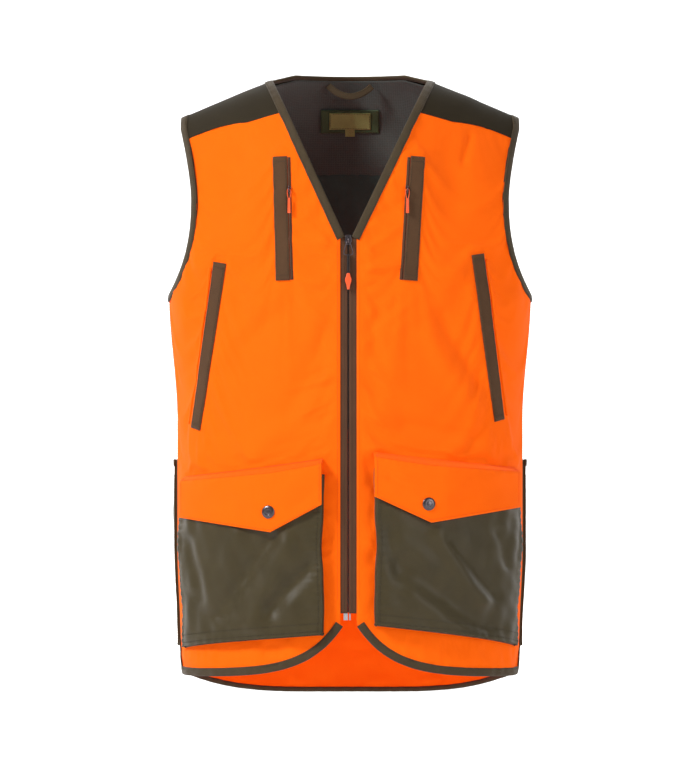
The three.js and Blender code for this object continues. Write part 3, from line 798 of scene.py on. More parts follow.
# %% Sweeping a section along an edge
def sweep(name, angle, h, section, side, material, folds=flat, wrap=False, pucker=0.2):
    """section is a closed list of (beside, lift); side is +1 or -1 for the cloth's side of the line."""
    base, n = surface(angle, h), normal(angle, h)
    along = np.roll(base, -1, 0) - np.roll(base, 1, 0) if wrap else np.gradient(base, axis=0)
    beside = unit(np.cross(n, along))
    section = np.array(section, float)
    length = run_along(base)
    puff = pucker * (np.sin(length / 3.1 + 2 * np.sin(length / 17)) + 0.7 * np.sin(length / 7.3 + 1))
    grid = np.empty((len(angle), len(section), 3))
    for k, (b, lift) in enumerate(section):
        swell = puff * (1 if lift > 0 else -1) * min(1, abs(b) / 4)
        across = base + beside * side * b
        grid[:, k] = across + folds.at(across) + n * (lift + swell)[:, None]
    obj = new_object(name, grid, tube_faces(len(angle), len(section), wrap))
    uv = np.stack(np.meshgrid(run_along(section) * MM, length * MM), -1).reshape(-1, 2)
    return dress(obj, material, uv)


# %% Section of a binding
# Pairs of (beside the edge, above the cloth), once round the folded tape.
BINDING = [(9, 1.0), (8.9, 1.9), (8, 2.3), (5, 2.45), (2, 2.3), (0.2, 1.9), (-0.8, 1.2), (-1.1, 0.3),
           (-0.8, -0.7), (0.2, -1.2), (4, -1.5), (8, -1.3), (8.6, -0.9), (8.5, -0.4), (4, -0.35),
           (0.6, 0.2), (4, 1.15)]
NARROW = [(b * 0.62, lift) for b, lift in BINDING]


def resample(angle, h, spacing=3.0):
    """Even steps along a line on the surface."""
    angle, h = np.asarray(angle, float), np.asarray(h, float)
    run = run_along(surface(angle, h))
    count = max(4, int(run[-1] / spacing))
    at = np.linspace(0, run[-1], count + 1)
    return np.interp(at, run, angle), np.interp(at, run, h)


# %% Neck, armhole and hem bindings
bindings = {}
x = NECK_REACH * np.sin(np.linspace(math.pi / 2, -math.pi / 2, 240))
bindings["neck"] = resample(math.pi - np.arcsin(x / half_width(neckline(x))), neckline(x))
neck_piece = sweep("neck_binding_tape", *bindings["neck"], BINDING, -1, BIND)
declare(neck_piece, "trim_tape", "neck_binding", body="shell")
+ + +
From the data above, extract every line in its exact form.

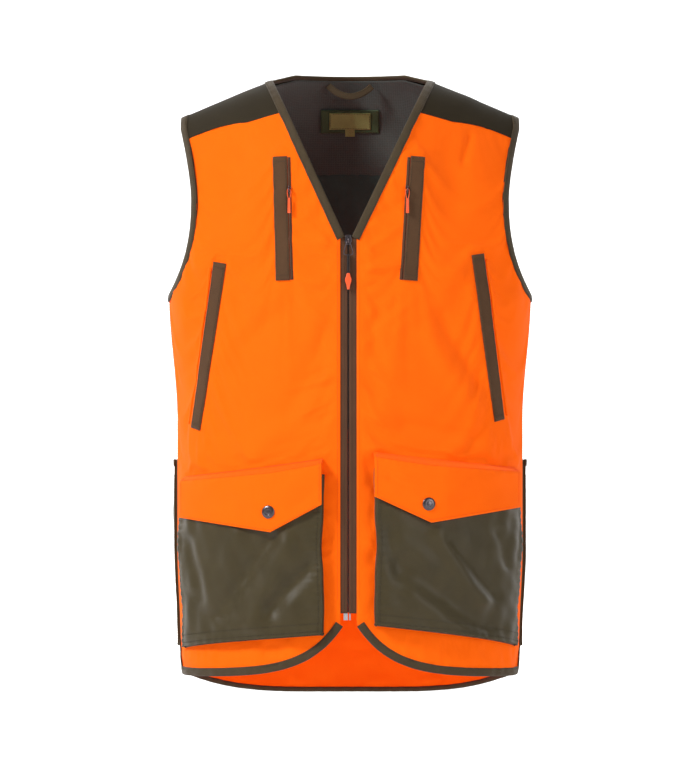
The three.js and Blender code for this object continues. Write part 3, from line 798 of scene.py on. More parts follow.
# %% Sweeping a section along an edge
def sweep(name, angle, h, section, side, material, folds=flat, wrap=False, pucker=0.2):
    """section is a closed list of (beside, lift); side is +1 or -1 for the cloth's side of the line."""
    base, n = surface(angle, h), normal(angle, h)
    along = np.roll(base, -1, 0) - np.roll(base, 1, 0) if wrap else np.gradient(base, axis=0)
    beside = unit(np.cross(n, along))
    section = np.array(section, float)
    length = run_along(base)
    puff = pucker * (np.sin(length / 3.1 + 2 * np.sin(length / 17)) + 0.7 * np.sin(length / 7.3 + 1))
    grid = np.empty((len(angle), len(section), 3))
    for k, (b, lift) in enumerate(section):
        swell = puff * (1 if lift > 0 else -1) * min(1, abs(b) / 4)
        across = base + beside * side * b
        grid[:, k] = across + folds.at(across) + n * (lift + swell)[:, None]
    obj = new_object(name, grid, tube_faces(len(angle), len(section), wrap))
    uv = np.stack(np.meshgrid(run_along(section) * MM, length * MM), -1).reshape(-1, 2)
    return dress(obj, material, uv)


# %% Section of a binding
# Pairs of (beside the edge, above the cloth), once round the folded tape.
BINDING = [(9, 1.0), (8.9, 1.9), (8, 2.3), (5, 2.45), (2, 2.3), (0.2, 1.9), (-0.8, 1.2), (-1.1, 0.3),
           (-0.8, -0.7), (0.2, -1.2), (4, -1.5), (8, -1.3), (8.6, -0.9), (8.5, -0.4), (4, -0.35),
           (0.6, 0.2), (4, 1.15)]
NARROW = [(b * 0.62, lift) for b, lift in BINDING]


def resample(angle, h, spacing=3.0):
    """Even steps along a line on the surface."""
    angle, h = np.asarray(angle, float), np.asarray(h, float)
    run = run_along(surface(angle, h))
    count = max(4, int(run[-1] / spacing))
    at = np.linspace(0, run[-1], count + 1)
    return np.interp(at, run, angle), np.interp(at, run, h)


# %% Neck, armhole and hem bindings
bindings = {}
x = NECK_REACH * np.sin(np.linspace(math.pi / 2, -math.pi / 2, 240))
bindings["neck"] = resample(math.pi - np.arcsin(x / half_width(neckline(x))), neckline(x))
neck_piece = sweep("neck_binding_tape", *bindings["neck"], BINDING, -1, BIND)
declare(neck_piece, "trim_tape", "neck_binding", body="shell")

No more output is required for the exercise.